For this example, let's take the infamous state_of_the_union.txt as the document to be used in the RAG pipeline. Run the code below to see the RAG pipeline in action. 

In [None]:
from langchain_community.document_loaders import TextLoader
from langchain_openai import OpenAIEmbeddings,ChatOpenAI
from langchain_text_splitters import CharacterTextSplitter
from langchain.chains import RetrievalQA
from langchain_community.vectorstores import Annoy

Split document

In [None]:
loader = TextLoader("data/state_of_the_union.txt")
documents = loader.load()
text_splitter = CharacterTextSplitter(chunk_size=1000, chunk_overlap=0)
docs = text_splitter.split_documents(documents)

In [None]:

embeddings = OpenAIEmbeddings(api_key="sk-password",
    base_url="http://0.0.0.0:4000",
    model="nomic-embed-text")

llm = ChatOpenAI(model_name="phi3", temperature=0,api_key="sk-password",
    base_url="http://0.0.0.0:4000")

Load split documents into vector store

In [None]:
vector_store = Annoy.from_documents(
    docs,
    embeddings
)

Test RAG by asking a question about the state of the union address

In [None]:
prompt = "What did the president say about the economy?" # Change this to your query/prompt

In [None]:
qa_chain = RetrievalQA.from_chain_type(
    llm,
    retriever=vector_store.as_retriever(),
    chain_type = "stuff",
)

In [None]:
qa_chain.invoke(prompt)

### Integration with Langfuse
Langfuse Tracing integrates with Langchain using Langchain Callbacks and the SDK automatically creates a nested trace for every run of your Langchain applications.

In [None]:
import os
os.environ["LANGFUSE_PUBLIC_KEY"] = "pk-lf-f2a3d62b-8ee4-4736-a823-5751a40f1bba"
os.environ["LANGFUSE_SECRET_KEY"] = "sk-lf-7b4fd420-8dfc-4996-abaf-79ce05c8b7ba"
os.environ["LANGFUSE_HOST"] = "http://localhost:3001"

In [None]:
from langfuse.callback import CallbackHandler
 
langfuse_handler = CallbackHandler()

In [None]:
prompt = "What is the view on tax cuts?" # Change this to your query/prompt

In [None]:
qa_chain.invoke(prompt,config={"callbacks":[langfuse_handler]})
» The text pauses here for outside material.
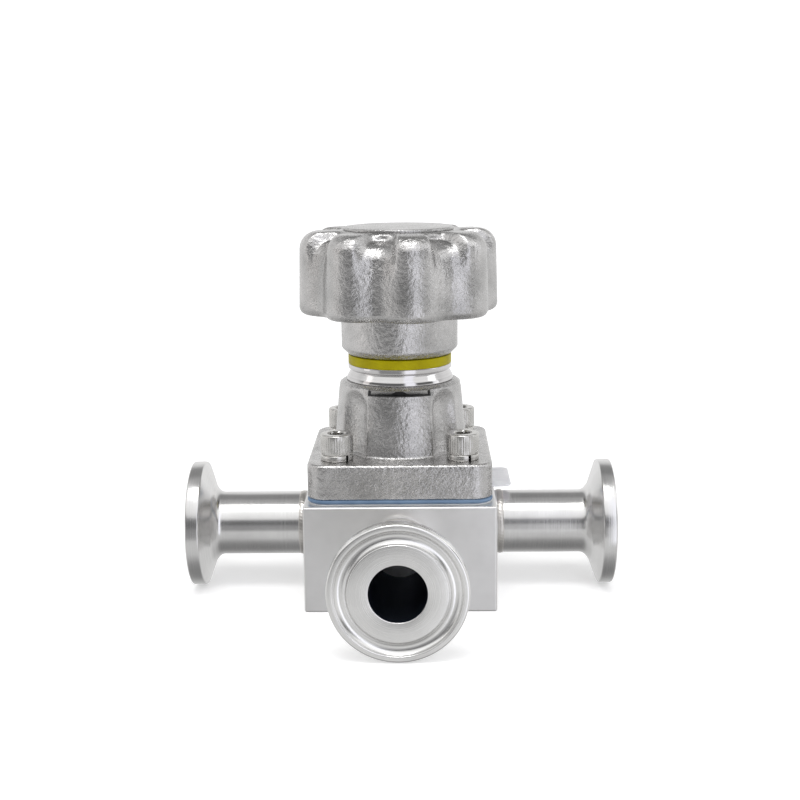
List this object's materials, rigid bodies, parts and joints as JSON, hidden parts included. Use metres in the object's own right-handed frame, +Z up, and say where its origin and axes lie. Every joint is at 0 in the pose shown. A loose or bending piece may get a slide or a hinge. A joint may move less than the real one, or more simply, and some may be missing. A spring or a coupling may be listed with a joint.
{
  "type": "diaphragm valve",
  "caption": "Hand-operated three-way diaphragm valve: square block body, clamp ferrule ports, bolted cast bonnet, position ring and lobed handwheel.",
  "frame": {"origin": "centre of the block's flat underside, below the spindle", "axes": "+X along the straight run towards the right-hand port, -Y towards the third port, +Z up the spindle"},
  "size_m": [0.115, 0.0866, 0.0987],
  "materials": {
    "machined_steel": "fine machined satin",
    "turned_steel": "turned satin",
    "polished_steel": "polished",
    "cast_steel": "electropolished sand casting",
    "screw_steel": "bright",
    "bronze": "turned",
    "white_ply": "waxy, slightly translucent",
    "blue_rubber": "matte",
    "black_rubber": "matte",
    "yellow_plastic": "satin"
  },
  "bodies": {
    "valve": {"valve_body": "machined_steel", "ferrule_left": "turned_steel", "ferrule_right": "turned_steel", "ferrule_front": "turned_steel", "diaphragm_face": "white_ply", "diaphragm_backing": "blue_rubber", "bonnet": "cast_steel", "bonnet_screws": "screw_steel", "lock_washers": "screw_steel", "spindle_bush": "polished_steel", "spindle_oring": "black_rubber", "bush_oring": "black_rubber", "bush_clip": "screw_steel", "indicator_ring": "yellow_plastic"},
    "lift": {"compressor": "machined_steel", "compressor_pins": "turned_steel", "diaphragm_stud": "turned_steel", "thrust_washer": "bronze"},
    "wheel": {"handwheel": "cast_steel", "handwheel_hub": "cast_steel", "spindle": "turned_steel", "stop_ring": "screw_steel", "handwheel_key": "screw_steel", "handwheel_washer": "screw_steel", "handwheel_nut": "screw_steel", "handwheel_cap": "cast_steel"}
  },
  "joints": [
    {"name": "compressor_lift", "type": "slide", "parent": "valve", "child": "lift", "axis": [0, 0, 1], "range_m": [0, 0.0045], "deforming": ["diaphragm_face", "diaphragm_backing"]},
    {"name": "handwheel_turn", "type": "hinge", "parent": "lift", "child": "wheel", "pos_m": [0, 0, 0.0172], "axis": [0, 0, 1], "range_deg": [0, 810]}
  ],
  "couplings": [
    {"joint": "compressor_lift", "follows": "handwheel_turn", "m_per_rad": 0.00031831}
  ]
}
#### PII Masking [Optional]
When Presidio service is enabled in the codespace, try out the code below to see PII masking in action.

In [None]:
query = "Hi, How are you? My name is John Doe and my phone number is 1800224541" # Change this prompt to test different PII inputs

In [None]:
import openai
client = openai.OpenAI(
    api_key="sk-password",
    base_url="http://0.0.0.0:4000"
)

response = client.chat.completions.create(model="phi3", messages = [
    {
        "role": "user",
        "content": query
    }
])

print(response)

See that the response have masked PII. It can also be seen in the langfuse traces corresponding to the LLM call that the gateway masks the data before passing the user inputs to the LLM.